The top model had a 100% winrate vs our friendly professionals who tried to play it, which was good to see. Unfortunately, the model was not able to beat the best Leela Zero model (from before they mixed in ELF games), so there was clearly something still amiss. It was unclear what factors caused the model to stop improving. Perhaps not having rotation enabled from the beginning essentially 'clipped its wings', or perhaps the higher percentage of calibration games (20%) caused it to see too many useless game positions, or perhaps we had waited too long to cut the learning rate -- this was the AZ approach instead of the AGZ approach after all, so perhaps using the AGZ LR schedule was not appropriate.

In any event, since we could do a full run in two weeks, we could now more easily forumulate hypotheses and test them.

v10, TPUS #2, August 28 - Sept 14

Our first set of hypothesis were not ambitious. Mostly we wanted to prove that our solution was 'stable' and that we could improve a few of the small things we knew were wrong with v9, but mostly to leave it the same. The major differences were:

  1. Setting the fraction of calibration games back to 10% (from 20%)
  2. Keeping rotation in training on the whole time
  3. Playing slightly more games per model
  4. Cutting the learning rate the first time as soon as we saw l2_cost bottom out and start rising, and letting it run at the second rate (0.001) for longer.
  5. "Slow window", described here, a way to quickly drop the initial games from out of the window positions are drawn from. Basically, the first games are true noise, so the quicker you can get rid of them, the better.

We were very excited about this run. We had very close fidelity to the algorithm described in the paper, we had the hyperparameters for batch size and learning rate as close as we could make them. Surely this would be the one... :)

Overall, we played 22M games in 865 models over about two weeks. The best v10 models were able to pretty convincingly beat the best v9 models, which was great. But with all the things we changed, which was responsible?

In retrospect, probably the two most useful changes were leaving the learning rate at the medium setting for longer, giving it a longer time to meander through the loss landscape, and setting the calibration rate back to 10%. (Having rotation on in training the whole time obviously doesn't hurt, but it probably doesn't affect the overall skill ceiling)

The theory on having the resign-disable games correctly set was based off of some of the excellent results by Seth on the sensitivity of the value network to false-positive resigns. His analysis was to basically randomly flip the result of x% of training examples and measure the effects on value confidence and value error. The observation was that having 5% of the data fouled was sufficient to dramatically affect value error.

With this amount as a good proxy for 'the amount of data needed to impact training significantly', we could then think about how the percent of calibration games might be affecting us. With 20% of the games being played to scoring, sometimes requiring 2x or 3x as many moves, it meant that the moves sampled from these games were essentially 'useless' i.e., from a point beyond which the outcome was no longer in doubt.

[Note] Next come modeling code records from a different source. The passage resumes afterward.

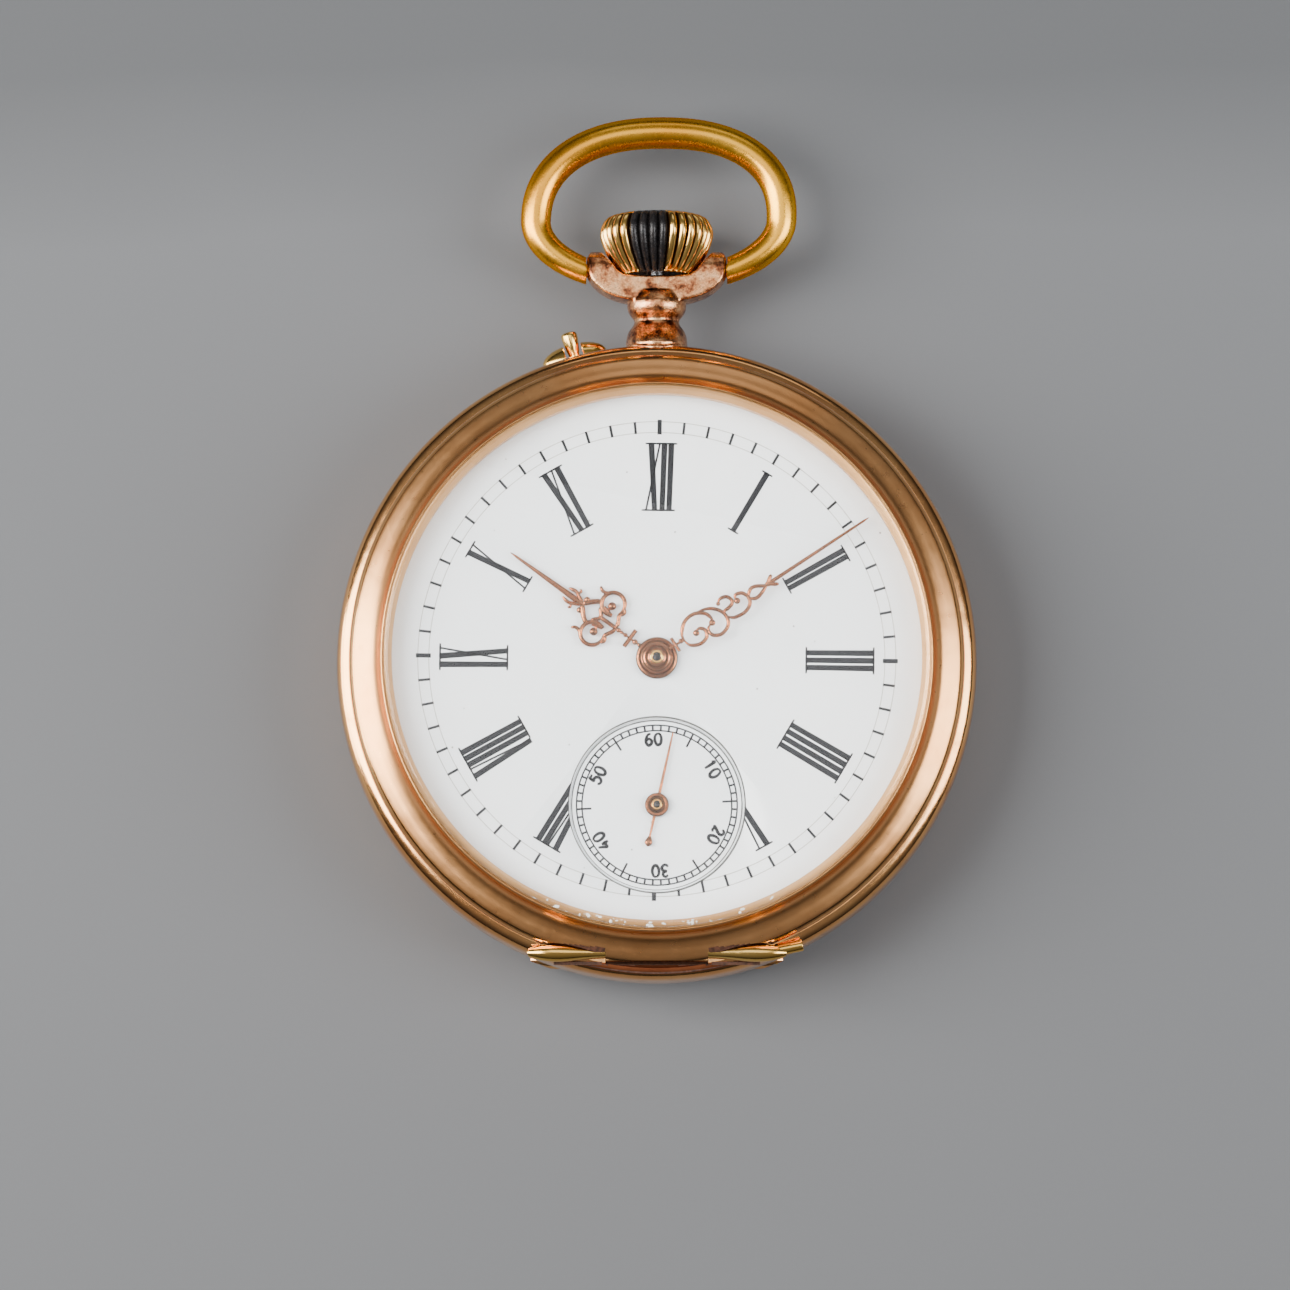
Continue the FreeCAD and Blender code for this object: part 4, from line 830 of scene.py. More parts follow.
def make_back_cover():
    dome = arc((16, 0), (20.6, 0.62), (23.9, 1.85), 20)
    inside = arc((23.2, 2.05), (20.3, 1.08), (16, 0.5), 20)
    profile = [(0, 0), (16, 0)] + dome + [(24.2, 2.1), (24.3, 2.45), (24.3, BACK_SEAM), (23.2, BACK_SEAM),
                                          (23.2, 2.05)] + inside + [(0, 0.5)]
    cover = lathe("back_cover_dome", rounded(profile, 0.05), ROUND)
    combine(cover, [lug_under_dome()], "UNION")
    cutters = [block((-FAR, -FAR, -1), (FAR, HINGE_Y - TUBE_R, BAND_LOW + 1)),
               block((-FAR, -FAR, -1), (FAR, HINGE_Y, BAND_LOW - TUBE_R * 0.9))]
    cutters += both_sides(lambda side: along_hinge(TUBE_R + 0.09, side * COVER_SIDE, side * 12.5,
                                                   BACK_HINGE_Z))
    combine(cover, cutters + beside_tube(-1, BAND_LOW), "DIFFERENCE")
    add_tube(cover, BACK_HINGE_Z)
    finish(cover, "back_body", "case_gold", ["back_cover"])


def lug_under_dome():
    """Lug that carries the back cover's hinge tube."""
    lug = block((-COVER_TUBE_HALF, HINGE_Y - TUBE_R, 1.3), (COVER_TUBE_HALF, HINGE_Y + 0.95, BAND_LOW))
    limit = lathe("limit", [(0, 0.9), (19, 0.9), (22.9, 1.5), (23.4, 1.8), (23.4, BAND_LOW), (0, BAND_LOW)],
                  192)
    return combine(lug, [limit], "INTERSECT")


def make_hinge_pins():
    pins = [along_hinge(PIN_R * 0.99, 1.0 - HINGE_HALF, HINGE_HALF - 0.9, height)
            for height in (BEZEL_HINGE_Z, BACK_HINGE_Z)]
    plug = rod(0.46, (HINGE_HALF - 1.2, HINGE_Y + 0.15, BEZEL_HINGE_Z),
               (HINGE_HALF + 0.9, HINGE_Y + 0.6, BEZEL_HINGE_Z))
    body = join("hinge_pin_pair", pins + [plug])
    bevelled(body, 0.06)
    finish(body, "case", "case_gold", ["hinge_pins"], MATERIALS["crown_gold"])


# ------------------------------------------------------------------ pendant, crown, bow and push-pin

EAR_Y = 31.3


def make_pendant():
    neck_line = curve_through([(1.9, 24.3), (2.3, 24.8), (2.42, 25.5), (2.25, 26.3), (1.95, 26.75),
                               (1.78, 27.05), (1.8, 27.35), (2.12, 27.75), (2.3, 28.2), (2.3, 28.7),
                               (2.1, 29.1), (1.9, 29.5)], 5)
    neck = lathe("neck", [(0, 24.3)] + neck_line + [(0, 29.6)], 96, on_stem=True)
    cup_out = curve_through([(1.9, 28.75), (2.9, 28.85), (4.2, 29.35), (5.1, 30.1), (5.47, 30.8), (5.5, 31.6),
                             (5.48, 32.3), (5.2, 32.72)], 5)
    cup_in = curve_through([(4.42, 32.72), (4.12, 32.2), (3.78, 31.7), (3.35, 31.15), (2.95, 30.78)], 5)
    cup = lathe("cup", [(0, 28.75)] + cup_out + cup_in + [(0, 30.72)], 128, on_stem=True)
    half = 1.52
    turns = [step * math.pi / 16 for step in range(1, 16)]
    outline = [(-half, 27.5), (half, 27.5), (half, EAR_Y)] + \
              [(half * math.cos(turn), EAR_Y + half * math.sin(turn)) for turn in turns] + [(-half, EAR_Y)]
    count = len(outline)
    verts = [(x, y, STEM_Z + z) for x in (-7, 7) for z, y in outline]
    faces = [tuple(range(count)), tuple(range(2 * count - 1, count - 1, -1))]
    faces += [(i, i + count, (i + 1) % count + count, (i + 1) % count) for i in range(count)]
    combine(cup, [raw("slice", verts, faces)], "INTERSECT")
    combine(neck, [cup], "UNION")
    for vertex in neck.data.vertices:
        raised = max(0.0, min(1.0, (26.4 - vertex.co.y) / 1.2))
        if vertex.co.z > STEM_Z:
            vertex.co.z = STEM_Z + (vertex.co.z - STEM_Z) * (1 + 0.34 * raised)
    remesh = neck.modifiers.new("remesh", "REMESH")
    remesh.mode = "VOXEL"
    remesh.voxel_size = 0.085
    smooth = neck.modifiers.new("smooth", "SMOOTH")
    smooth.factor = 0.5
    smooth.iterations = 7
    settle(neck)
    combine(neck, [rod(0.8, (0, 24, STEM_Z), (0, 31.5, STEM_Z)),
                   rod(0.58, (-7, EAR_Y, STEM_Z), (7, EAR_Y, STEM_Z))], "DIFFERENCE")
    finish(neck, "case", "pendant_copper", ["pendant"], crease=50)


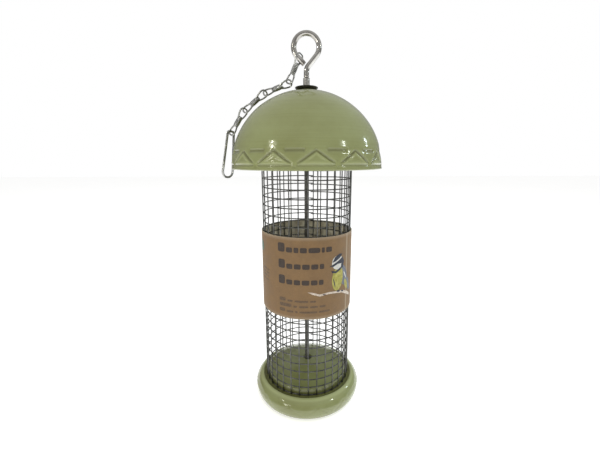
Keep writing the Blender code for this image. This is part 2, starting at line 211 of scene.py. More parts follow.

Since we were still sampling uniformly by game (i.e., picking 4 moves from the most recent 500k games), this meant that for v9, exactly 20% of the training examples were from these games. Reducing that to 10% probably gave us an edge in establishing a better value net.

It seemed like there was no real difference from playing more games per model, and 'slow window' doesn't seem to dramatically affect how long it takes to get out of the early learning phase. (Basically, policy improves while value cost drops to 1.0, implying pure randomness, until eventually the net starts to figure out what 'causes' wins and value error drops below 1.0)

v10 showed that we could reach about the same level as v9, and that we'd plateau after a certain point. Also, we noted that the variance in strength between successive networks was really high! It seemed to expand as training continued, suggesting that we were in some very reliable minima. Was this a function of the higher batch size, the higher number of games per model, or both, or neither?

Qualitatively, v10's Go was interesting for a couple reasons. We saw the familiar 'flower' joseki that was the zero-bot signature, but we also saw the knight's move approach to the 4-4 point come into favor. However, by the end of the run, the bot was playing 3-4 points as black, leading to very different patterns than those seen by AGZ or AG-Master.

So while we (again) created a professional level go AI, we were still below the level of other open-source bots (ELF and LZ), despite the fact that the AlphaZero approach was supposed to be equal or slightly superior. Why? What were we missing?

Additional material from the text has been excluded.